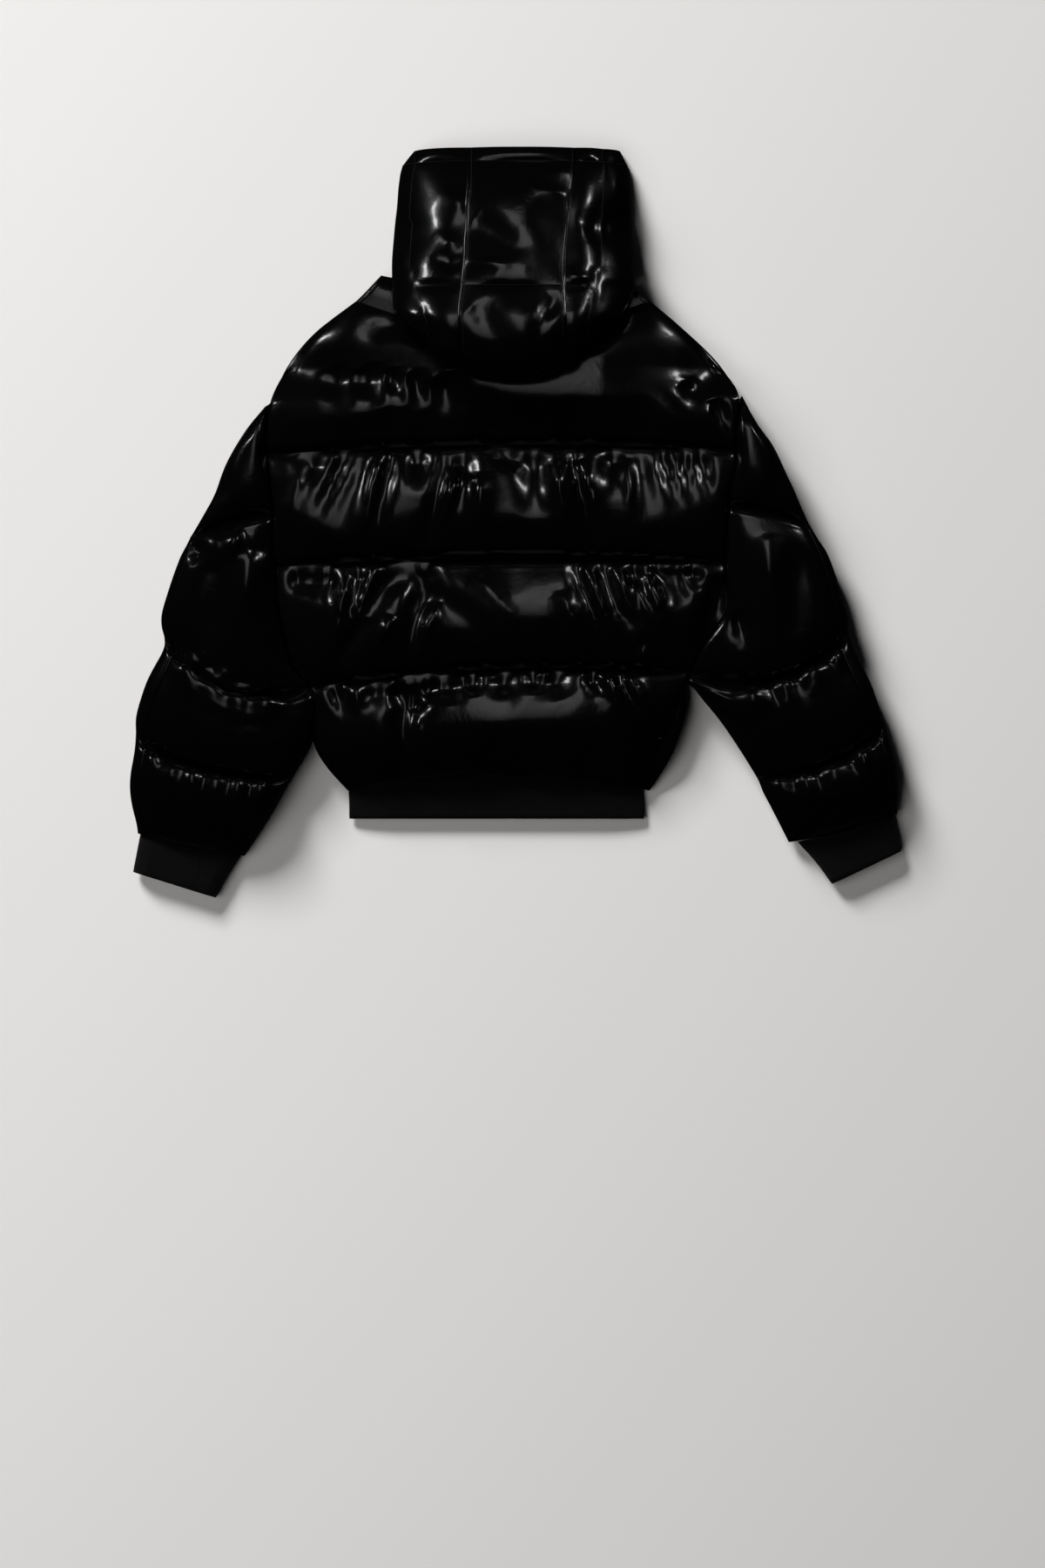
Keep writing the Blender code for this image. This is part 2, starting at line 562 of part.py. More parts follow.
def make_zip():
    """The closed zip between the fronts: two tapes, the chain, the slider and its pull tab."""
    for side, name in ((-1, "zip_tape_left"), (1, "zip_tape_right")):
        ends = sorted((side * (ZIP_CHAIN_HALF + SEAM_GAP), side * (ZIP_HALF_OPENING - SEAM_GAP)))
        zip_strip(name, ends, ZIP_TAPE_THICKNESS, TAPE)
    zip_strip("zip_chain", (-ZIP_CHAIN_HALF, ZIP_CHAIN_HALF), ZIP_CHAIN_THICKNESS, TEETH)

    bm = bmesh.new()
    box(bm, (ZIP_MIDDLE_X - SLIDER_HALF[0], SLIDER_Y - SLIDER_HALF[1], SLIDER_Z[0]),
        (ZIP_MIDDLE_X + SLIDER_HALF[0], SLIDER_Y + SLIDER_HALF[1], SLIDER_Z[1]))
    upright = [edge for edge in bm.edges
               if abs(edge.verts[0].co.z - edge.verts[1].co.z) > 0.5 * (SLIDER_Z[1] - SLIDER_Z[0])]
    bmesh.ops.bevel(bm, geom=upright, offset=SLIDER_CORNER, segments=2, profile=0.5, affect="EDGES",
                    material=-1)
    slider = add_object("zip_slider", bm, METAL)
    for side in (-1, 1):
        ends = sorted((side * (EAR_HALF_X - EAR_THICKNESS), side * EAR_HALF_X))
        boolean(slider, "UNION", lambda bm, ends=ends: box(
            bm, (ZIP_MIDDLE_X + ends[0], SLIDER_Y - EAR_HALF_LENGTH, PIN_Z - EAR_HALF_LENGTH),
            (ZIP_MIDDLE_X + ends[1], SLIDER_Y + EAR_HALF_LENGTH, SLIDER_Z[0] + EAR_ROOT)))
    boolean(slider, "UNION", lambda bm: x_cylinder(bm, PIN_RADIUS, EAR_HALF_X - PIN_END,
                                                   SLIDER_Y, PIN_Z))

    bm = bmesh.new()
    box(bm, (ZIP_MIDDLE_X - TAB_HALF_WIDTH, SLIDER_Y - TAB_NECK_END, PIN_Z - TAB_THICKNESS / 2),
        (ZIP_MIDDLE_X + TAB_HALF_WIDTH, SLIDER_Y, PIN_Z + TAB_THICKNESS / 2))
    tab = add_object("zip_pull_tab", bm, METAL)
    blade_half = TAB_THICKNESS / 2 + TAB_BLADE_SWELL
    boolean(tab, "UNION", lambda bm: x_cylinder(bm, TAB_EYE_RADIUS, TAB_HALF_WIDTH, SLIDER_Y, PIN_Z))
    boolean(tab, "UNION", lambda bm: box(
        bm, (ZIP_MIDDLE_X - TAB_BLADE_HALF, SLIDER_Y - TAB_LENGTH, PIN_Z - blade_half),
        (ZIP_MIDDLE_X + TAB_BLADE_HALF, SLIDER_Y - TAB_BLADE_START, PIN_Z + blade_half)))
    boolean(tab, "DIFFERENCE", lambda bm: x_cylinder(bm, TAB_HOLE_RADIUS, 2 * TAB_HALF_WIDTH,
                                                     SLIDER_Y, PIN_Z))


def stand_on_origin():
    """Move the jacket so that the middle of its box's base is the origin."""
    bpy.context.view_layer.update()
    points = [obj.matrix_world @ vert.co for obj in bpy.data.objects
              if obj.type == "MESH" and not obj.hide_render for vert in obj.data.vertices]
    low = [min(point[i] for point in points) for i in range(3)]
    high = [max(point[i] for point in points) for i in range(3)]
    jacket = bpy.data.objects["jacket"]
    jacket.location = (-(low[0] + high[0]) / 2, -(low[1] + high[1]) / 2, -low[2])
    print("jacket moved by", tuple(round(value, 5) for value in jacket.location))
    print("box", [round(b - a, 4) for a, b in zip(low, high)])


def main():
    for obj in list(bpy.data.objects):
        bpy.data.objects.remove(obj)
    jacket = bpy.data.objects.new("jacket", None)
    bpy.context.scene.collection.objects.link(jacket)
    make_body()
    make_sleeves()
    hem_band("hem_rib", RIBS["hem_rib"])
    for name in ("cuff_left", "cuff_right"):
        cuff_tube(name, RIBS[name])
    make_hood()
    make_zip()
    stand_on_origin()
    for obj in bpy.data.objects:
        if obj.type == "MESH" and not obj.hide_render:
            print(obj.name, len(obj.data.polygons))


main()
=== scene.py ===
# %% [markdown]
# # A glossy hooded puffer jacket, laid flat with its back up
# The jacket is sewn from black nylon with a wet-look coating, filled with padding and sewn
# through in lines, with knitted ribs at the hem and wrists. This lesson builds each padded
# piece from a short table of sections, lets Blender's cloth simulation pucker it between its
# stitch lines, and gives it the materials of the real one.

# %% Load the frame
import math
from collections import namedtuple

import bmesh
import bpy
import numpy as np
from mathutils import Matrix, Vector


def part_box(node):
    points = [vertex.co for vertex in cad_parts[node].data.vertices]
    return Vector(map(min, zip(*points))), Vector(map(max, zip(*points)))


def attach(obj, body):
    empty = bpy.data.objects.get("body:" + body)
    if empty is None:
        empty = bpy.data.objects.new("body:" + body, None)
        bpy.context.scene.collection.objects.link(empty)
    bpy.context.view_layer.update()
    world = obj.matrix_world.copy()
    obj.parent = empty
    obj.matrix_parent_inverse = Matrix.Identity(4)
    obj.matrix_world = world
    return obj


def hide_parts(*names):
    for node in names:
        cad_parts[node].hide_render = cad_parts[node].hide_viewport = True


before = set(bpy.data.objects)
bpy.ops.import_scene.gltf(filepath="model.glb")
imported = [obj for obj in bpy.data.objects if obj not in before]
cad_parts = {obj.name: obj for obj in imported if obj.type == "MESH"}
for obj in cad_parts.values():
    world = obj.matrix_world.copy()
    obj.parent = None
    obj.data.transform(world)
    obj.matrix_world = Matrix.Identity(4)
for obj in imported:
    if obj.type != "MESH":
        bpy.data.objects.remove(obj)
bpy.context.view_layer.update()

BODY_NAME = "jacket"

# %% [markdown]
# ## Where the tables stand
# The tables below measure x from the middle of the back and y from the lower edge of the hem,
# as a pattern cutter would. The hem rib's box tells where that point is in the frame.

# %% From the pattern to the frame
HEM_LEFT_X, HEM_EDGE_Y = -0.187, 0.001
hem_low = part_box("hem_rib")[0]
TO_FRAME = np.array([hem_low.x - HEM_LEFT_X, hem_low.y - HEM_EDGE_Y, 0.0])
print("pattern origin at", TO_FRAME.round(5))

# %% [markdown]
# ## Materials
# The cloth is nylon under a glossy coating. It reads as wet: nearly black, with clear
# highlights that break up in fine creases. The knit is the opposite, matte and soft.

# %% Helpers


def new_object(name, bm, material=None):
    """Turn a bmesh into an object of the scene."""
    mesh = bpy.data.meshes.new(name)
    bm.to_mesh(mesh)
    bm.free()
    if material:
        mesh.materials.append(material)
    obj = bpy.data.objects.new(name, mesh)
    bpy.context.scene.collection.objects.link(obj)
    return obj


def new_material(name, colour, roughness, metallic=0.0, specular=0.5):
    """A Principled material, its node tree and its shader."""
    material = bpy.data.materials.new(name)
    material.use_nodes = True
    shader = material.node_tree.nodes["Principled BSDF"]
    for label, value in (("Base Color", (*colour, 1)), ("Roughness", roughness),
                         ("Metallic", metallic), ("Specular IOR Level", specular)):
        shader.inputs[label].default_value = value
    return material, material.node_tree, shader


def add_node(tree, kind, values=None, **settings):
    """A node with its settings and its sockets' values."""
    node = tree.nodes.new(kind)
    for key, value in settings.items():
        setattr(node, key, value)
    for key, value in (values or {}).items():
        node.inputs[key].default_value = value
    return node


def join(tree, *pairs):
    for source, target in pairs:
        tree.links.new(source, target)


def object_place(tree):
    return add_node(tree, "ShaderNodeTexCoord").outputs["Object"]


# %% Shared effects


def effect_group(name, inputs):
    """A node group that turns a place on the cloth into a height from 0 to 1."""
    group = bpy.data.node_groups.new(name, "ShaderNodeTree")
    group.interface.new_socket(name="Place", in_out="INPUT", socket_type="NodeSocketVector")
    for label, value in inputs.items():
        socket = group.interface.new_socket(name=label, in_out="INPUT", socket_type="NodeSocketFloat")
        socket.default_value = value
    group.interface.new_socket(name="Height", in_out="OUTPUT", socket_type="NodeSocketFloat")
    return group, group.nodes.new("NodeGroupInput").outputs, group.nodes.new("NodeGroupOutput")


def make_creases():
    """Fine creases: thin bent lines where stiff coated cloth has been folded over and over."""
    group, given, result = effect_group("fine_creases", {"Scale": 60.0, "Bend": 0.8})
    noise = add_node(group, "ShaderNodeTexNoise", {"Detail": 3.0, "Roughness": 0.55})
    ridge = add_node(group, "ShaderNodeMath", {1: 0.5}, operation="SUBTRACT")
    fold = add_node(group, "ShaderNodeMath", operation="ABSOLUTE")
    sharp = add_node(group, "ShaderNodeMapRange", {
        "From Min": 0.0, "From Max": 0.12, "To Min": 1.0, "To Max": 0.0},
        interpolation_type="SMOOTHSTEP")
    join(group, (given["Place"], noise.inputs["Vector"]), (given["Scale"], noise.inputs["Scale"]),
         (given["Bend"], noise.inputs["Distortion"]), (noise.outputs["Fac"], ridge.inputs[0]),
         (ridge.outputs["Value"], fold.inputs[0]), (fold.outputs["Value"], sharp.inputs["Value"]),
         (sharp.outputs["Result"], result.inputs["Height"]))
    return group


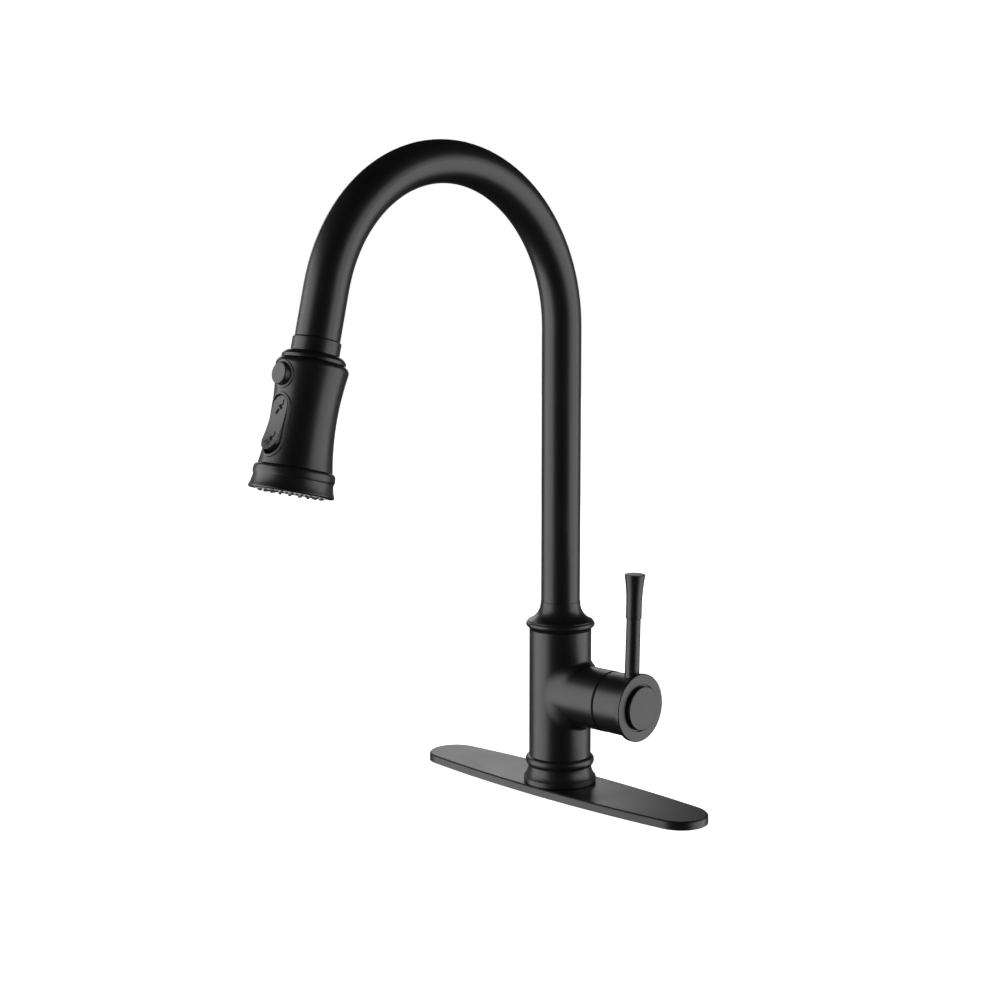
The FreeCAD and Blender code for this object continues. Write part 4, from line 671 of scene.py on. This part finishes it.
# Spray marks on the rocker: a single stream above, a shower below
rockerFace = {"level": 0.0562, "pivot": 0.0165, "dish": 0.085, "middle": 0.020583, "tilt": -9.5}
rockerTurn = (headFrame @ Matrix.Translation((0, rockerFace["pivot"], rockerFace["level"]))
              @ Matrix.Rotation(math.radians(rockerFace["tilt"]), 4, "X")
              @ Matrix.Translation((0, -rockerFace["pivot"], -rockerFace["level"])))


def onRocker(across, level, lift):
    fall = level - rockerFace["level"]
    dished = rockerFace["middle"] + rockerFace["dish"] - math.sqrt(rockerFace["dish"] ** 2 - fall ** 2)
    return rockerTurn @ Vector((across, dished + lift, level))


millimetre = 0.001
# Each stroke: its width and its points, across and down the rocker, in millimetres
sprayMarks = {
    "raised": 0.00006, "sunk": 0.0001, "level": {"streamMark": 0.0462, "showerMark": 0.0662},
    "sprayer": [(1.1, [(2.7, -4.6), (3.1, -3.2), (2.7, -1.8), (1.5, -0.5)]),
                (1.8, [(2.5, 1.1), (-0.3, -1.3)])],
    "streamMark": [(2.1, [(-0.1, 1.2), (-1.9, 4.2)])],
    "showerMark": [(0.9, [(1.1, 1.8), (0.7, 4.4)]), (0.9, [(-0.1, 1.2), (-1.5, 4.2)]),
                   (0.9, [(-1.2, 0.3), (-3.9, 2.6)])],
}


def makeMark(name, sizes):
    points, faces = [], []
    for width, stroke in sizes["sprayer"] + sizes[name]:
        path = [Vector(spot) * millimetre for spot in stroke]
        first = len(points)
        for index, spot in enumerate(path):
            ahead = path[min(index + 1, len(path) - 1)] - path[max(index - 1, 0)]
            across = Vector((-ahead.y, ahead.x)).normalized() * width * millimetre / 2
            for lift in (-sizes["sunk"], sizes["raised"]):
                for way in (across, -across):
                    edge = spot + way
                    points.append(tuple(onRocker(edge.x, sizes["level"][name] + edge.y, lift)))
        # Each spot of the path has four corners: two below the face and two above it
        for index in range(len(path) - 1):
            low = first + index * 4
            faces += [(low + 2, low + 3, low + 7, low + 6), (low, low + 4, low + 5, low + 1),
                      (low, low + 2, low + 6, low + 4), (low + 1, low + 5, low + 7, low + 3)]
        last = first + (len(path) - 1) * 4
        faces += [(first, first + 1, first + 3, first + 2), (last, last + 2, last + 3, last + 1)]
    shape = bmesh.new()
    mesh = bpy.data.meshes.new(name)
    mesh.from_pydata(points, [], faces)
    shape.from_mesh(mesh)
    bmesh.ops.recalc_face_normals(shape, faces=shape.faces)
    shape.to_mesh(mesh)
    shape.free()
    return mesh


for name in sprayMarks["level"]:
    mark = newPiece(name, makeMark(name, sprayMarks), "matte_black_plastic", "spray_rocker")
    mark.data.materials[0] = markInk
print("rocker marks ready")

_____

*TO BE DONE*: Repeat, unchanged, every line from the one that contains "make_body()" to the one that contains "before = set(bpy.data.objects)", including both, and no other line.

*WORKED ANSWER*:
    make_body()
    make_sleeves()
    hem_band("hem_rib", RIBS["hem_rib"])
    for name in ("cuff_left", "cuff_right"):
        cuff_tube(name, RIBS[name])
    make_hood()
    make_zip()
    stand_on_origin()
    for obj in bpy.data.objects:
        if obj.type == "MESH" and not obj.hide_render:
            print(obj.name, len(obj.data.polygons))


main()
=== scene.py ===
# %% [markdown]
# # A glossy hooded puffer jacket, laid flat with its back up
# The jacket is sewn from black nylon with a wet-look coating, filled with padding and sewn
# through in lines, with knitted ribs at the hem and wrists. This lesson builds each padded
# piece from a short table of sections, lets Blender's cloth simulation pucker it between its
# stitch lines, and gives it the materials of the real one.

# %% Load the frame
import math
from collections import namedtuple

import bmesh
import bpy
import numpy as np
from mathutils import Matrix, Vector


def part_box(node):
    points = [vertex.co for vertex in cad_parts[node].data.vertices]
    return Vector(map(min, zip(*points))), Vector(map(max, zip(*points)))


def attach(obj, body):
    empty = bpy.data.objects.get("body:" + body)
    if empty is None:
        empty = bpy.data.objects.new("body:" + body, None)
        bpy.context.scene.collection.objects.link(empty)
    bpy.context.view_layer.update()
    world = obj.matrix_world.copy()
    obj.parent = empty
    obj.matrix_parent_inverse = Matrix.Identity(4)
    obj.matrix_world = world
    return obj


def hide_parts(*names):
    for node in names:
        cad_parts[node].hide_render = cad_parts[node].hide_viewport = True


before = set(bpy.data.objects)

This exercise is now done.